What Did the Challenged Regulations Do?
- The “Listing Rule,” 84 Fed. Reg. 45,020, modified how the Services add, remove, and reclassify endangered or threatened species and the criteria for designating listed species’ critical habitat under Section 4 of the ESA, and the implementing regulations, 50 C.F.R. Part 424. Specifically, the Listing Rule:
- Removed the phrase “without reference to possible economic impacts,” from the criteria for listing a species as endangered, which many commenters viewed as allowing economic impacts to be considered in listing decisions.
- Limited what could be considered as the “foreseeable future” for determinations that a “threatened species” may become endangered in the “foreseeable future.”
- Streamlined the criteria for delisting an endangered species.
- Narrowed the criteria for designating critical habitat and changed how unoccupied areas could be designated as critical habitat.
- The “Blanket Repeal Rule,” 84 Fed. Reg. 44,753, eliminated the Fish and Wildlife Service’s policy of automatically extending to newly listed threatened species the protections against “take” that automatically apply to endangered species. Under this Rule, the Fish and Wildlife Service would determine what protection was appropriate for newly listed threatened species on a case by case basis.
- Under Section 7 of the ESA, federal agencies are required to consult with the Services to ensure that any action “authorized, funded, or carried out” by an agency is “not likely to jeopardize” the continued existence of a listed species and does not result in the destruction or adverse modification of critical habitat. The “Interagency Consultation Rule,” 84 Fed. Reg. 44,976, revised, defined, or redefined multiple terms to reduce the number of actions that would be considered as jeopardizing a listed species or resulting in the destruction or adverse modification of critical habitat. For example, the Interagency Consultation Rule defined the term “environmental baseline” to include existing facilities that the action agency lacked discretion to modify or remove. It also revised or defined several other terms that could be read as narrowing the types of actions that would trigger the requirement to initiate formal consultation, and extended the triggers for reinitiating consultation to informal consultations.
What Happens Next?
When an agency’s rule is vacated by the court, the vacatur has the effect of reinstating the last version of the rule that was previously in force.
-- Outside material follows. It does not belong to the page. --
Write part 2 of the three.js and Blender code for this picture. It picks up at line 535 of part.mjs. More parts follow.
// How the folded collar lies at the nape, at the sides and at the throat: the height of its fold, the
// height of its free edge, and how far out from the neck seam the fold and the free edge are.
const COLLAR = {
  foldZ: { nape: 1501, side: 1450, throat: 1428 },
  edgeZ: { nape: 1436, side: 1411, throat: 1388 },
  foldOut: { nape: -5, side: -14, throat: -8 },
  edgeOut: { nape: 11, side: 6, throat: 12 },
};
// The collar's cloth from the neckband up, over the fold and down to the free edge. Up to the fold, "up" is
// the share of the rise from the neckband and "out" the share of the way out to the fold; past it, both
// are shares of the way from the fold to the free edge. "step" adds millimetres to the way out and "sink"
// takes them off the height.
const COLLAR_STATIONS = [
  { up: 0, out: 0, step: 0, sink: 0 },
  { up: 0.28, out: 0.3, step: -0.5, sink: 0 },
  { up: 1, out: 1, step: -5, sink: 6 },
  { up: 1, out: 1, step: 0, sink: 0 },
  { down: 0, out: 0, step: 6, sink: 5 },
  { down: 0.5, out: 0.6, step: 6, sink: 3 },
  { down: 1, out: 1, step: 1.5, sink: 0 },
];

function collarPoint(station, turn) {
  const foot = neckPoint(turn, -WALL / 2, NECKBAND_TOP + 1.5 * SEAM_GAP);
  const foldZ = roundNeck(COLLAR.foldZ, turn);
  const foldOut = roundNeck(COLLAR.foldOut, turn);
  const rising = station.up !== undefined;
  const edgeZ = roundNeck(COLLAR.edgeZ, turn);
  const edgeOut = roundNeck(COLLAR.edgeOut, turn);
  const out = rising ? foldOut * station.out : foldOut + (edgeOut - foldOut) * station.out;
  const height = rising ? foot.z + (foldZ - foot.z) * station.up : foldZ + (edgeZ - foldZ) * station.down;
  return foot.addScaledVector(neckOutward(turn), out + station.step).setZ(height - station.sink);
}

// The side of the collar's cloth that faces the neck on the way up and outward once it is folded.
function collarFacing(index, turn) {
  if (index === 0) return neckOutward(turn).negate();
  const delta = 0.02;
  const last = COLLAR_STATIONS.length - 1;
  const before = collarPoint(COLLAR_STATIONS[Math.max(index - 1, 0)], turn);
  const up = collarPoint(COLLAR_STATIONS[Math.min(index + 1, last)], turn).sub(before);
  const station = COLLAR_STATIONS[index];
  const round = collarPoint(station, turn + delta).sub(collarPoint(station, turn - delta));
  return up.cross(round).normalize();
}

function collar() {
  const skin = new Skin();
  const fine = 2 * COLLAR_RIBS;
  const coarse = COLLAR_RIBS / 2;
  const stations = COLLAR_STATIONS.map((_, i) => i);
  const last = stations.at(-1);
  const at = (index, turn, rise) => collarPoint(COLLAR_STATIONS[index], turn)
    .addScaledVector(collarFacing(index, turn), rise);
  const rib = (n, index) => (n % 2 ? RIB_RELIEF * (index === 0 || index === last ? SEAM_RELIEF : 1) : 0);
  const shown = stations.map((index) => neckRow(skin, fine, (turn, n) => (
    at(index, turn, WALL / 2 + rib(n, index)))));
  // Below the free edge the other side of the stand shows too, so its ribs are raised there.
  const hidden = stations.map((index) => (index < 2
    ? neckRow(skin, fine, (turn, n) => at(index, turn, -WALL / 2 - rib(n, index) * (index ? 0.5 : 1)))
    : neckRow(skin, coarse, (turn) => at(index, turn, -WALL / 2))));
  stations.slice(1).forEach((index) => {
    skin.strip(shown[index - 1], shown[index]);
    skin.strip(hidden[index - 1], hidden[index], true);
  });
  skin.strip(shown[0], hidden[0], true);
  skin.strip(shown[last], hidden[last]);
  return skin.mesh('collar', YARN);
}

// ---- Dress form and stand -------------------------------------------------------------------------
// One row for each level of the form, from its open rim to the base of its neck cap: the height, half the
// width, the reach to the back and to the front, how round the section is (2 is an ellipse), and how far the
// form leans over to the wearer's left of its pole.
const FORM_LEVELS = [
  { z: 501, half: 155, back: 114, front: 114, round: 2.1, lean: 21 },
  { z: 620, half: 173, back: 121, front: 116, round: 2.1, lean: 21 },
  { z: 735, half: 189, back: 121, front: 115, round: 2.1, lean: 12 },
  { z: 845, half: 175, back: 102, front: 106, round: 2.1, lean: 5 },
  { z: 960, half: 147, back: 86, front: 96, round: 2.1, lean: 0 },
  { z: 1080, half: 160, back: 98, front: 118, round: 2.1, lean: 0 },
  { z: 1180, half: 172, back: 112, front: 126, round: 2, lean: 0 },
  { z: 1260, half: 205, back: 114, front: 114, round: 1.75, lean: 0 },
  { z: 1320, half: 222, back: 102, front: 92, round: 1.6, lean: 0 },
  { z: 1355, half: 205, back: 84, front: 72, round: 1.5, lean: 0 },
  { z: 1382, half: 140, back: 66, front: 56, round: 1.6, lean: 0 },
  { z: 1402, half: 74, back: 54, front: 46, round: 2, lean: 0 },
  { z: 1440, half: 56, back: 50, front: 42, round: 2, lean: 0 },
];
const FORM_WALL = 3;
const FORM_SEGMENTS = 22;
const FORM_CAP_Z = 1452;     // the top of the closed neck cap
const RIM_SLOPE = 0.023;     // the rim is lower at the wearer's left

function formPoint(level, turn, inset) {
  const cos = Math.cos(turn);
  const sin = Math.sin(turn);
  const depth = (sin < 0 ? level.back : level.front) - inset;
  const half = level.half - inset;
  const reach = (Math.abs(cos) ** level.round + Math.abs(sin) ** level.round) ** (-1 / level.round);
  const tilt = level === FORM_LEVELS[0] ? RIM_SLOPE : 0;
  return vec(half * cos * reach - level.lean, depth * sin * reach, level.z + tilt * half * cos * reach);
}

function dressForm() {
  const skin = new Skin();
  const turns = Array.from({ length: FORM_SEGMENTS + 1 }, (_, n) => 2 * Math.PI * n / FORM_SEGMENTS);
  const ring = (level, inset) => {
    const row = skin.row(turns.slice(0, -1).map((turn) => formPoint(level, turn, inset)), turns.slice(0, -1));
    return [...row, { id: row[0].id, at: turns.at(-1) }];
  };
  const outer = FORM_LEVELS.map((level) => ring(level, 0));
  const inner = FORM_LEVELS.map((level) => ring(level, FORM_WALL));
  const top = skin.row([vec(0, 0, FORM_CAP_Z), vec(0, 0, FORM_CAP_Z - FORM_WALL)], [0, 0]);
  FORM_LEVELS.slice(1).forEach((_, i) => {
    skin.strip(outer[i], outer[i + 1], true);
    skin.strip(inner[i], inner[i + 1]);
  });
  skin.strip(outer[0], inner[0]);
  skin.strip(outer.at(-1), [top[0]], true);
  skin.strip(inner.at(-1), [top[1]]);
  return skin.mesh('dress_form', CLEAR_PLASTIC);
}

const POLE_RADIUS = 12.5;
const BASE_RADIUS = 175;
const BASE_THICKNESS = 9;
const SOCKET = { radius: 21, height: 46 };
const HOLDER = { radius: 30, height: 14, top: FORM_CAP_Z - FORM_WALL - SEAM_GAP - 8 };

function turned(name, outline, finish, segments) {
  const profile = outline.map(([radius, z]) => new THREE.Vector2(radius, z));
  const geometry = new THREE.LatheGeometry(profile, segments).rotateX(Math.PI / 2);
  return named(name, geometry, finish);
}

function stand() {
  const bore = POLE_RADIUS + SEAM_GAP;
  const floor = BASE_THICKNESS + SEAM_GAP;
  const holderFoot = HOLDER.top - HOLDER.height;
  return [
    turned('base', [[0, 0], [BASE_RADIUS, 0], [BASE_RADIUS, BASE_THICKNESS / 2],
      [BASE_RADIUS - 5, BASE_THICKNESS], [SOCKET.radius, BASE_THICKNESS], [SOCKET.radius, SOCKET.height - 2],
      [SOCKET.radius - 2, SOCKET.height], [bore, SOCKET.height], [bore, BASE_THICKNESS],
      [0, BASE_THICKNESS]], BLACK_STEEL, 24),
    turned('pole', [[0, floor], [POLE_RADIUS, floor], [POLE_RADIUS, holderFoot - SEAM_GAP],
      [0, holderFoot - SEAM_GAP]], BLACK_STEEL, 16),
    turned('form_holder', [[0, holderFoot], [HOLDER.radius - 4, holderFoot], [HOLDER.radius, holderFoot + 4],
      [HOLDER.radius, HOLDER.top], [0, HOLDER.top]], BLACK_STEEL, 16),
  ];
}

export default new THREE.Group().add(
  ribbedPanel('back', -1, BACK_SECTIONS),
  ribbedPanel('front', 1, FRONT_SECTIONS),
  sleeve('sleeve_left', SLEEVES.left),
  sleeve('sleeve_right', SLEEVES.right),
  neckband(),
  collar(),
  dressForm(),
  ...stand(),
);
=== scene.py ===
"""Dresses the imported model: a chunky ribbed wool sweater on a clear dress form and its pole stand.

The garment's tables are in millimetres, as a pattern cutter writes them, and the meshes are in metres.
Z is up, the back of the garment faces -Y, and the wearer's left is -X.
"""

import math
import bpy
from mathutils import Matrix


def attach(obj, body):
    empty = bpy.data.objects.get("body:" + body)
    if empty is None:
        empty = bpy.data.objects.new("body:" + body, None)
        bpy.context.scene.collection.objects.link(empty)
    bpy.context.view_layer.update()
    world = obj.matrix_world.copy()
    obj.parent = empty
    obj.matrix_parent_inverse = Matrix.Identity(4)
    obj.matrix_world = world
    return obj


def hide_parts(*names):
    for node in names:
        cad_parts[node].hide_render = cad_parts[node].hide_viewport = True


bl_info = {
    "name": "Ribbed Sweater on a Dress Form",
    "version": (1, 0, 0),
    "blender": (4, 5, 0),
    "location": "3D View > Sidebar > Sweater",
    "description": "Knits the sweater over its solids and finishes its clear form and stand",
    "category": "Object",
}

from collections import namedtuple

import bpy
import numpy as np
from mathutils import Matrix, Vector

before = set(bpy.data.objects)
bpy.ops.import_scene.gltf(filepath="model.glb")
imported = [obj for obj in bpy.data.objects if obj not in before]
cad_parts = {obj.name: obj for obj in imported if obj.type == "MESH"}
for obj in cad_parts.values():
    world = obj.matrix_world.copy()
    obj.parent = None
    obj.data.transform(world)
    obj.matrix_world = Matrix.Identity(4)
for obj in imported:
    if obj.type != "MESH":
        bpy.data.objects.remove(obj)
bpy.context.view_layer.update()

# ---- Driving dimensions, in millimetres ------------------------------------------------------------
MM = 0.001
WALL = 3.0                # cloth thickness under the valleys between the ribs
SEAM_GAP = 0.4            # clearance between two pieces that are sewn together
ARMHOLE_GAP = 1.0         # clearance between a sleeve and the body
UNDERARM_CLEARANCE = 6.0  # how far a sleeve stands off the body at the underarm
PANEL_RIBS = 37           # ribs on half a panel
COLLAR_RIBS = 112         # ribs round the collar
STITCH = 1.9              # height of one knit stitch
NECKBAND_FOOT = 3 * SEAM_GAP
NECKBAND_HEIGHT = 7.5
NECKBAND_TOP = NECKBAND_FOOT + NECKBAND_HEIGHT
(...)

This means that, at least for the time being, the rules that were in effect prior to the 2019 rules will again take effect.
Specifically, the following rules will now apply:
- The Listing Rule will revert to the 2016 rule promulgated at the end of the Obama administration. See 81 Fed. Reg. 7,414 (2016). The 2016 rule requires that a listing decision be made based on the best scientific and commercial information available, without reference to possible economic or other impacts. Under the 2016 rule, the Services are absolutely barred from considering economic impacts in making listing decisions. The 2016 rule also includes more requirements for delisting endangered or threatened species. With regard to critical habitat, the 2016 rule gives the Services broader authority to regulate the “destruction and adverse modification” of critical habitat and broader authority to designate critical habitat in areas that are currently unoccupied by the listed species.
- The Blanket Repeal Rule will revert to the 1978 rule (as last amended in 2004) that automatically applies the ESA’s prohibition on “take” to threatened species upon listing. See 43 Fed. Reg. 18,180 (1978).
- The Interagency Consultation Rule will revert to the 2016 rule, also promulgated at the end of the Obama administration. See 81 Fed. Reg. 7,214 (2016). The 2016 rule had broadened the definitions of “destruction or adverse modification” of critical habitat beyond that of previous rules, resulting in more actions requiring formal consultation under the ESA. The prior rules did not define certain key terms or included different definitions. For example, the definition of “environmental baseline” reverts to language that does not address existing structures.
It is worth noting that a number of states had challenged the 2016 rules in federal court. The states and the Services had reached a settlement agreement in 2018, requiring the Services to reconsider the 2016 rules. Therefore, the court in that case never reached the merits of the states’ challenge and the rules are again valid, despite the settlement.
It remains to be seen whether the Services will allow the 2016 rules to stay in place or if they will use the remand and vacatur of the 2019 rules as an opportunity to revisit those regulations based on their concerns identified in their request for voluntary remand. Whether or not the Services undertake a new rulemaking, there will almost certainly be additional lawsuits challenging whatever version of the regulations are in effect.